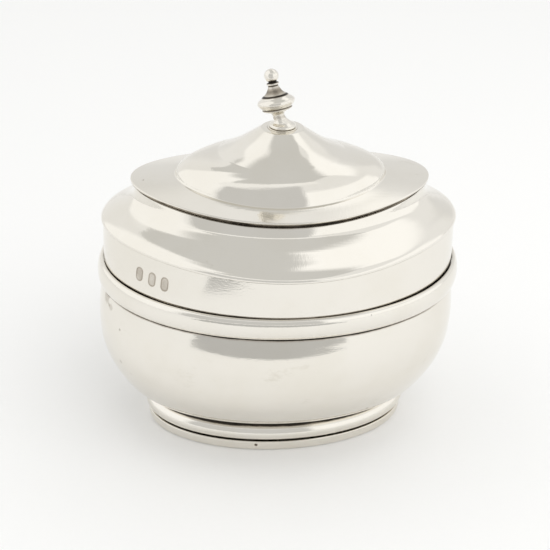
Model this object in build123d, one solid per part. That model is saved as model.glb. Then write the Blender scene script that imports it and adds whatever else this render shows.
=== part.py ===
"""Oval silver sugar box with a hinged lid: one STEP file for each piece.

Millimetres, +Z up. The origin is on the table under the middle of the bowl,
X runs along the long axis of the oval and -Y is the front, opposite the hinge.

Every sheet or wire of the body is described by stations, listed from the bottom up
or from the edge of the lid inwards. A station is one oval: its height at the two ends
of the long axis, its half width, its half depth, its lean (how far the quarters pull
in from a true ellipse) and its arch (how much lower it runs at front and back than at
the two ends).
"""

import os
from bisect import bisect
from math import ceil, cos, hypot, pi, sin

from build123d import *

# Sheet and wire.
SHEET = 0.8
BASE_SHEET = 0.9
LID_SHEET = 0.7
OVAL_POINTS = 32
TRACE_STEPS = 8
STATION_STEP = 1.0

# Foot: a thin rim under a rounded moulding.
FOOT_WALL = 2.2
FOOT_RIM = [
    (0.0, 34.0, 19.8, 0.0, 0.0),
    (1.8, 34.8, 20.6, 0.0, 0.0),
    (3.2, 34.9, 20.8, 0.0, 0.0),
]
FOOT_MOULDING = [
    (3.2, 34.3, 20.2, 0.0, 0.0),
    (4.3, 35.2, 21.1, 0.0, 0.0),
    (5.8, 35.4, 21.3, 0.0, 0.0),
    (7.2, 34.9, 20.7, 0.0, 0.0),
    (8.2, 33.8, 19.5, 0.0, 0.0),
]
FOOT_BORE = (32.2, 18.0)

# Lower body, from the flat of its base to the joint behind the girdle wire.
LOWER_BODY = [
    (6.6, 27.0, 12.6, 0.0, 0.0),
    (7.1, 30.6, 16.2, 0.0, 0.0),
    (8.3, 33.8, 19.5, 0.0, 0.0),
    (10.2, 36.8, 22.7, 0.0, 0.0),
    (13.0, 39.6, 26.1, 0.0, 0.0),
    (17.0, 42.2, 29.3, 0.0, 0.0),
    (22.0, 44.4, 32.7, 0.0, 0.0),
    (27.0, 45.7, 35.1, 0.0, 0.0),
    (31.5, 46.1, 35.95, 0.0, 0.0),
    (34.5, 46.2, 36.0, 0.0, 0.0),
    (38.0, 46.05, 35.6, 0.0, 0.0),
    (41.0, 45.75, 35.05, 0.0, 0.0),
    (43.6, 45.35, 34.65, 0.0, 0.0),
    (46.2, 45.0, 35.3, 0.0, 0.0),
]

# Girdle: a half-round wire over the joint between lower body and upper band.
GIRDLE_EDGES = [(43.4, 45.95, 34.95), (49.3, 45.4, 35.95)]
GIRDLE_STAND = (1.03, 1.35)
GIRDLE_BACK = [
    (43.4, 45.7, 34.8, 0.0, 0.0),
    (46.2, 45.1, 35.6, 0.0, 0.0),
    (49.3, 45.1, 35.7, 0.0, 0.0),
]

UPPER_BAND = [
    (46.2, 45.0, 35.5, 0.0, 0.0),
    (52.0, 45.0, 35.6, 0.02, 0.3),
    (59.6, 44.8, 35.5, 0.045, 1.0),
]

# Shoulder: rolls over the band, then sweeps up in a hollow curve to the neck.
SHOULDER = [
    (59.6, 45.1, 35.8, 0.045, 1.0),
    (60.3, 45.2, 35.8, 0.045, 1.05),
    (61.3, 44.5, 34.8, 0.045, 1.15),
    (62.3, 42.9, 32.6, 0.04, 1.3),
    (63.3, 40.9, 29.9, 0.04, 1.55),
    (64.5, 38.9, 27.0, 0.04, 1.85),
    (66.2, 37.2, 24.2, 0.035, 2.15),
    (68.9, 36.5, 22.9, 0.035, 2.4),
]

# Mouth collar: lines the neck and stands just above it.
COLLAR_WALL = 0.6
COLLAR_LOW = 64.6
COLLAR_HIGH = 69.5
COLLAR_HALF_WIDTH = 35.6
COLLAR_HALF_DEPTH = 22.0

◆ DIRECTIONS
Extract from the material all lines containing the string "part".

◆ WRITTEN RESPONSE
Model this object in build123d, one solid per part. That model is saved as model.glb. Then write the Blender scene script that imports it and adds whatever else this render shows.
=== part.py ===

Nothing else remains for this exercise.